++++ Dataset extract ++++
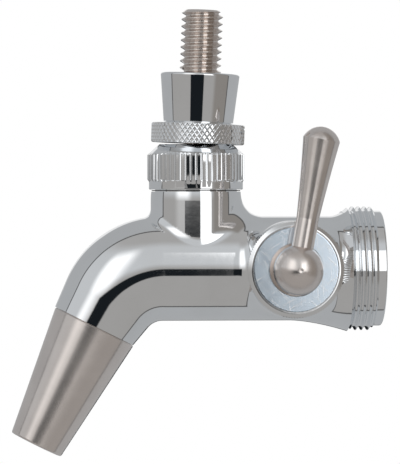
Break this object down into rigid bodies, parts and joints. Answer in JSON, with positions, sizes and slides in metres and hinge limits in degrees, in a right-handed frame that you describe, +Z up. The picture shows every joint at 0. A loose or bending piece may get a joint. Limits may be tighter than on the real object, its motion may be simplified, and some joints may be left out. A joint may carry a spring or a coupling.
{
  "type": "beer faucet",
  "caption": "Forward-sealing beer faucet with a tapered angled spout, an upright threaded tap lever and a side lever that throttles the flow.",
  "frame": {"origin": "centre of the rear end face, where the tap screws onto its shank", "axes": "+X out of the rear coupling along the barrel's axis, towards the shank; +Z up; the spout points along -X and down, and the flow lever is on the -Y side"},
  "size_m": [0.085, 0.0397, 0.1025],
  "materials": {
    "chrome": "mirror-polished",
    "stainless": "satin stainless steel with turned marks",
    "spring_steel": "plain stamped spring steel",
    "rubber": "matt black",
    "acetal": "machined, off-white"
  },
  "bodies": {
    "body": {"faucet_body": "chrome", "spout_nozzle": "stainless", "nozzle_o_ring": "rubber", "coupling_gasket": "rubber", "bonnet": "chrome", "bonnet_gasket": "rubber", "friction_washer": "spring_steel", "upper_ball_cup": "acetal", "ball_o_ring": "rubber", "lower_ball_cup": "acetal", "flow_thrust_washer": "acetal", "flow_retaining_ring": "chrome", "flow_cap_disc": "chrome"},
    "lever": {"tap_lever": "stainless", "lever_jacket": "chrome", "jacket_lock_ring": "chrome"},
    "shaft": {"valve_shaft": "stainless", "shaft_seat_o_ring": "rubber"},
    "flow_control": {"flow_plug": "stainless", "flow_plug_o_ring_inner": "rubber", "flow_plug_o_ring_outer": "rubber", "flow_wave_washer": "spring_steel", "flow_lever_hub": "stainless", "flow_lever_arm": "stainless"}
  },
  "joints": [
    {"name": "lever_pivot", "type": "hinge", "parent": "body", "child": "lever", "pos_m": [-0.04275, 0, 0.019], "axis": [0, -1, 0], "range_deg": [0, 20]},
    {"name": "shaft_slide", "type": "slide", "parent": "body", "child": "shaft", "axis": [1, 0, 0], "range_m": [0, 0.0066]},
    {"name": "flow_lever_pivot", "type": "hinge", "parent": "body", "child": "flow_control", "pos_m": [-0.0212, 0, 0], "axis": [0, -1, 0], "range_deg": [0, 90]}
  ],
  "couplings": [
    {"joint": "shaft_slide", "follows": "lever_pivot", "m_per_rad": 0.01874}
  ]
}
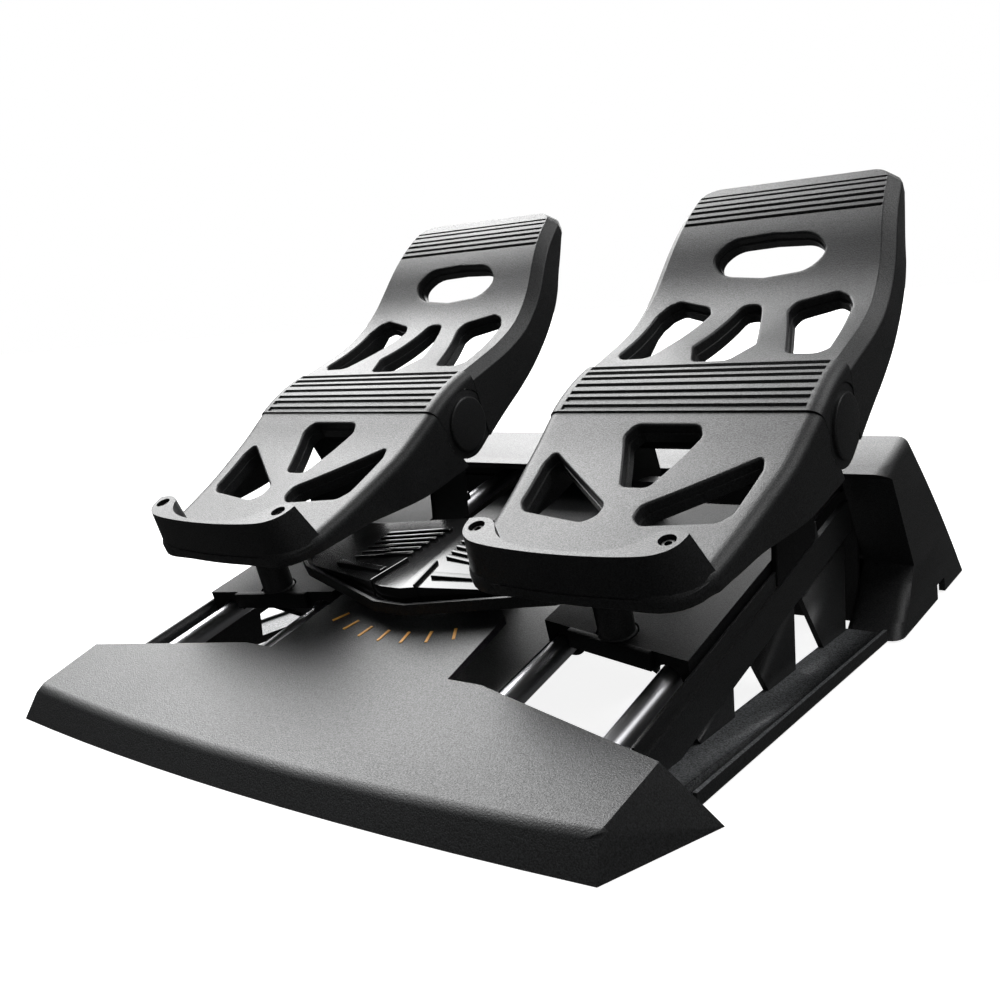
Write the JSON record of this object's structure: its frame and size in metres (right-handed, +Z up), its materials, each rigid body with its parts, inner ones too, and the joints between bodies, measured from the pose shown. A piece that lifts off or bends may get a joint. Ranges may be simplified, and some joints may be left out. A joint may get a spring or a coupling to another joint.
{
  "type": "flight simulator rudder pedals",
  "caption": "Floor-standing rudder pedal set: sliding pedals on inclined tubes, tied by a rocker, each with a sprung toe brake and ribbed, pierced sole.",
  "frame": {"origin": "middle of the footprint on the floor", "axes": "+X to the user's right, +Y away from the user towards the hood, +Z up"},
  "size_m": [0.314, 0.3825, 0.2075],
  "materials": {
    "pedal_plastic": "fine moulded texture",
    "satin_plastic": "satin moulded",
    "deck_plastic": "fine speckled moulded texture",
    "frame_plastic": "smooth black",
    "tube_steel": "dark drawn tube",
    "plain_steel": "plain",
    "bush_brass": "turned",
    "soft_rubber": "soft",
    "board_green": "coated board",
    "scale_orange": "printed marks"
  },
  "bodies": {
    "base": {"front_deck": "deck_plastic", "deck_ticks": "scale_orange", "side_frame_left": "frame_plastic", "side_frame_right": "frame_plastic", "rail_inner_left": "tube_steel", "rail_inner_right": "tube_steel", "rail_outer_left": "tube_steel", "rail_outer_right": "tube_steel", "front_crossbar": "frame_plastic", "rear_crossbar": "frame_plastic", "rear_hood": "deck_plastic", "mouth_panel": "frame_plastic", "rear_base_plate": "frame_plastic", "centre_tray": "frame_plastic", "rocker_axle": "plain_steel", "rocker_spring": "plain_steel", "rudder_sensor": "board_green", "circuit_board": "board_green", "cable_grommet": "soft_rubber", "rubber_feet": "soft_rubber", "base_screws": "plain_steel"},
    "carriage_left": {"carriage_left": "frame_plastic", "glide_bushes_left": "bush_brass", "upright_inner_left": "frame_plastic", "upright_outer_left": "frame_plastic", "heel_post_left": "frame_plastic", "heel_bumper_left": "soft_rubber", "pedal_axle_left": "plain_steel", "link_pin_left": "plain_steel", "brake_sensor_left": "board_green"},
    "pedal_left": {"toe_plate_left": "pedal_plastic", "heel_plate_left": "pedal_plastic", "rib_cover_left": "pedal_plastic", "heel_rest_left": "satin_plastic", "hinge_caps_left": "satin_plastic", "heel_screws_left": "plain_steel", "axle_bushes_left": "bush_brass", "pedal_frame_left": "frame_plastic", "toe_spring_left": "plain_steel"},
    "carriage_right": {"carriage_right": "frame_plastic", "glide_bushes_right": "bush_brass", "upright_inner_right": "frame_plastic", "upright_outer_right": "frame_plastic", "heel_post_right": "frame_plastic", "heel_bumper_right": "soft_rubber", "pedal_axle_right": "plain_steel", "link_pin_right": "plain_steel", "brake_sensor_right": "board_green"},
    "pedal_right": {"toe_plate_right": "pedal_plastic", "heel_plate_right": "pedal_plastic", "rib_cover_right": "pedal_plastic", "heel_rest_right": "satin_plastic", "hinge_caps_right": "satin_plastic", "heel_screws_right": "plain_steel", "axle_bushes_right": "bush_brass", "pedal_frame_right": "frame_plastic", "toe_spring_right": "plain_steel"},
    "rocker": {"rocker_frame": "deck_plastic", "rocker_cover": "deck_plastic", "rocker_bush": "bush_brass"}
  },
  "joints": [
    {"name": "right_pedal_slide", "type": "slide", "parent": "base", "child": "carriage_right", "axis": [0, 0.9674, 0.2531], "range_m": [-0.024, 0.024], "stiffness_N_per_m": 120},
    {"name": "left_pedal_slide", "type": "slide", "parent": "base", "child": "carriage_left", "axis": [0, 0.9674, 0.2531], "range_m": [-0.024, 0.024]},
    {"name": "rocker_turn", "type": "hinge", "parent": "base", "child": "rocker", "pos_m": [0, -0.04473, 0.03649], "axis": [0, -0.2531, 0.9674], "range_deg": [-21, 21]},
    {"name": "left_toe_brake", "type": "hinge", "parent": "carriage_left", "child": "pedal_left", "pos_m": [-0.0906, -0.0072, 0.1032], "axis": [-1, 0, 0], "range_deg": [0, 14], "stiffness_Nm_per_rad": 6, "springref_deg": -5.73},
    {"name": "right_toe_brake", "type": "hinge", "parent": "carriage_right", "child": "pedal_right", "pos_m": [0.0906, -0.0072, 0.1032], "axis": [-1, 0, 0], "range_deg": [0, 14], "stiffness_Nm_per_rad": 6, "springref_deg": -5.73}
  ],
  "couplings": [
    {"joint": "left_pedal_slide", "follows": "right_pedal_slide", "ratio": -1},
    {"joint": "rocker_turn", "follows": "right_pedal_slide", "rad_per_m": 15.152}
  ]
}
++++
Task details:
Set down all of the records shown above once more, exactly.

Task response:
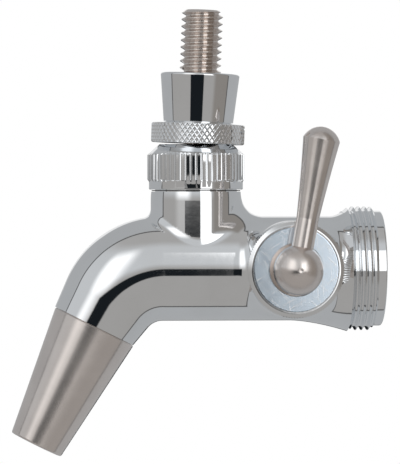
Break this object down into rigid bodies, parts and joints. Answer in JSON, with positions, sizes and slides in metres and hinge limits in degrees, in a right-handed frame that you describe, +Z up. The picture shows every joint at 0. A loose or bending piece may get a joint. Limits may be tighter than on the real object, its motion may be simplified, and some joints may be left out. A joint may carry a spring or a coupling.
{
  "type": "beer faucet",
  "caption": "Forward-sealing beer faucet with a tapered angled spout, an upright threaded tap lever and a side lever that throttles the flow.",
  "frame": {"origin": "centre of the rear end face, where the tap screws onto its shank", "axes": "+X out of the rear coupling along the barrel's axis, towards the shank; +Z up; the spout points along -X and down, and the flow lever is on the -Y side"},
  "size_m": [0.085, 0.0397, 0.1025],
  "materials": {
    "chrome": "mirror-polished",
    "stainless": "satin stainless steel with turned marks",
    "spring_steel": "plain stamped spring steel",
    "rubber": "matt black",
    "acetal": "machined, off-white"
  },
  "bodies": {
    "body": {"faucet_body": "chrome", "spout_nozzle": "stainless", "nozzle_o_ring": "rubber", "coupling_gasket": "rubber", "bonnet": "chrome", "bonnet_gasket": "rubber", "friction_washer": "spring_steel", "upper_ball_cup": "acetal", "ball_o_ring": "rubber", "lower_ball_cup": "acetal", "flow_thrust_washer": "acetal", "flow_retaining_ring": "chrome", "flow_cap_disc": "chrome"},
    "lever": {"tap_lever": "stainless", "lever_jacket": "chrome", "jacket_lock_ring": "chrome"},
    "shaft": {"valve_shaft": "stainless", "shaft_seat_o_ring": "rubber"},
    "flow_control": {"flow_plug": "stainless", "flow_plug_o_ring_inner": "rubber", "flow_plug_o_ring_outer": "rubber", "flow_wave_washer": "spring_steel", "flow_lever_hub": "stainless", "flow_lever_arm": "stainless"}
  },
  "joints": [
    {"name": "lever_pivot", "type": "hinge", "parent": "body", "child": "lever", "pos_m": [-0.04275, 0, 0.019], "axis": [0, -1, 0], "range_deg": [0, 20]},
    {"name": "shaft_slide", "type": "slide", "parent": "body", "child": "shaft", "axis": [1, 0, 0], "range_m": [0, 0.0066]},
    {"name": "flow_lever_pivot", "type": "hinge", "parent": "body", "child": "flow_control", "pos_m": [-0.0212, 0, 0], "axis": [0, -1, 0], "range_deg": [0, 90]}
  ],
  "couplings": [
    {"joint": "shaft_slide", "follows": "lever_pivot", "m_per_rad": 0.01874}
  ]
}
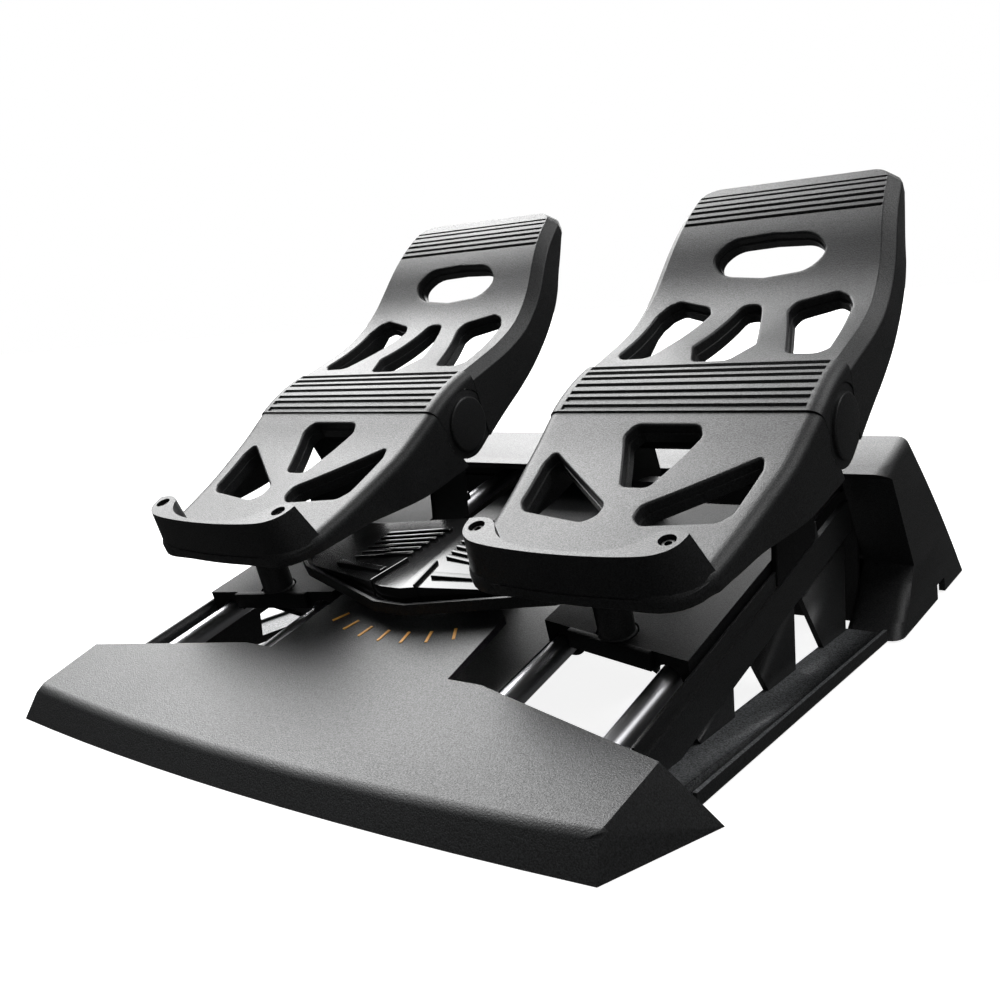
Write the JSON record of this object's structure: its frame and size in metres (right-handed, +Z up), its materials, each rigid body with its parts, inner ones too, and the joints between bodies, measured from the pose shown. A piece that lifts off or bends may get a joint. Ranges may be simplified, and some joints may be left out. A joint may get a spring or a coupling to another joint.
{
  "type": "flight simulator rudder pedals",
  "caption": "Floor-standing rudder pedal set: sliding pedals on inclined tubes, tied by a rocker, each with a sprung toe brake and ribbed, pierced sole.",
  "frame": {"origin": "middle of the footprint on the floor", "axes": "+X to the user's right, +Y away from the user towards the hood, +Z up"},
  "size_m": [0.314, 0.3825, 0.2075],
  "materials": {
    "pedal_plastic": "fine moulded texture",
    "satin_plastic": "satin moulded",
    "deck_plastic": "fine speckled moulded texture",
    "frame_plastic": "smooth black",
    "tube_steel": "dark drawn tube",
    "plain_steel": "plain",
    "bush_brass": "turned",
    "soft_rubber": "soft",
    "board_green": "coated board",
    "scale_orange": "printed marks"
  },
  "bodies": {
    "base": {"front_deck": "deck_plastic", "deck_ticks": "scale_orange", "side_frame_left": "frame_plastic", "side_frame_right": "frame_plastic", "rail_inner_left": "tube_steel", "rail_inner_right": "tube_steel", "rail_outer_left": "tube_steel", "rail_outer_right": "tube_steel", "front_crossbar": "frame_plastic", "rear_crossbar": "frame_plastic", "rear_hood": "deck_plastic", "mouth_panel": "frame_plastic", "rear_base_plate": "frame_plastic", "centre_tray": "frame_plastic", "rocker_axle": "plain_steel", "rocker_spring": "plain_steel", "rudder_sensor": "board_green", "circuit_board": "board_green", "cable_grommet": "soft_rubber", "rubber_feet": "soft_rubber", "base_screws": "plain_steel"},
    "carriage_left": {"carriage_left": "frame_plastic", "glide_bushes_left": "bush_brass", "upright_inner_left": "frame_plastic", "upright_outer_left": "frame_plastic", "heel_post_left": "frame_plastic", "heel_bumper_left": "soft_rubber", "pedal_axle_left": "plain_steel", "link_pin_left": "plain_steel", "brake_sensor_left": "board_green"},
    "pedal_left": {"toe_plate_left": "pedal_plastic", "heel_plate_left": "pedal_plastic", "rib_cover_left": "pedal_plastic", "heel_rest_left": "satin_plastic", "hinge_caps_left": "satin_plastic", "heel_screws_left": "plain_steel", "axle_bushes_left": "bush_brass", "pedal_frame_left": "frame_plastic", "toe_spring_left": "plain_steel"},
    "carriage_right": {"carriage_right": "frame_plastic", "glide_bushes_right": "bush_brass", "upright_inner_right": "frame_plastic", "upright_outer_right": "frame_plastic", "heel_post_right": "frame_plastic", "heel_bumper_right": "soft_rubber", "pedal_axle_right": "plain_steel", "link_pin_right": "plain_steel", "brake_sensor_right": "board_green"},
    "pedal_right": {"toe_plate_right": "pedal_plastic", "heel_plate_right": "pedal_plastic", "rib_cover_right": "pedal_plastic", "heel_rest_right": "satin_plastic", "hinge_caps_right": "satin_plastic", "heel_screws_right": "plain_steel", "axle_bushes_right": "bush_brass", "pedal_frame_right": "frame_plastic", "toe_spring_right": "plain_steel"},
    "rocker": {"rocker_frame": "deck_plastic", "rocker_cover": "deck_plastic", "rocker_bush": "bush_brass"}
  },
  "joints": [
    {"name": "right_pedal_slide", "type": "slide", "parent": "base", "child": "carriage_right", "axis": [0, 0.9674, 0.2531], "range_m": [-0.024, 0.024], "stiffness_N_per_m": 120},
    {"name": "left_pedal_slide", "type": "slide", "parent": "base", "child": "carriage_left", "axis": [0, 0.9674, 0.2531], "range_m": [-0.024, 0.024]},
    {"name": "rocker_turn", "type": "hinge", "parent": "base", "child": "rocker", "pos_m": [0, -0.04473, 0.03649], "axis": [0, -0.2531, 0.9674], "range_deg": [-21, 21]},
    {"name": "left_toe_brake", "type": "hinge", "parent": "carriage_left", "child": "pedal_left", "pos_m": [-0.0906, -0.0072, 0.1032], "axis": [-1, 0, 0], "range_deg": [0, 14], "stiffness_Nm_per_rad": 6, "springref_deg": -5.73},
    {"name": "right_toe_brake", "type": "hinge", "parent": "carriage_right", "child": "pedal_right", "pos_m": [0.0906, -0.0072, 0.1032], "axis": [-1, 0, 0], "range_deg": [0, 14], "stiffness_Nm_per_rad": 6, "springref_deg": -5.73}
  ],
  "couplings": [
    {"joint": "left_pedal_slide", "follows": "right_pedal_slide", "ratio": -1},
    {"joint": "rocker_turn", "follows": "right_pedal_slide", "rad_per_m": 15.152}
  ]
}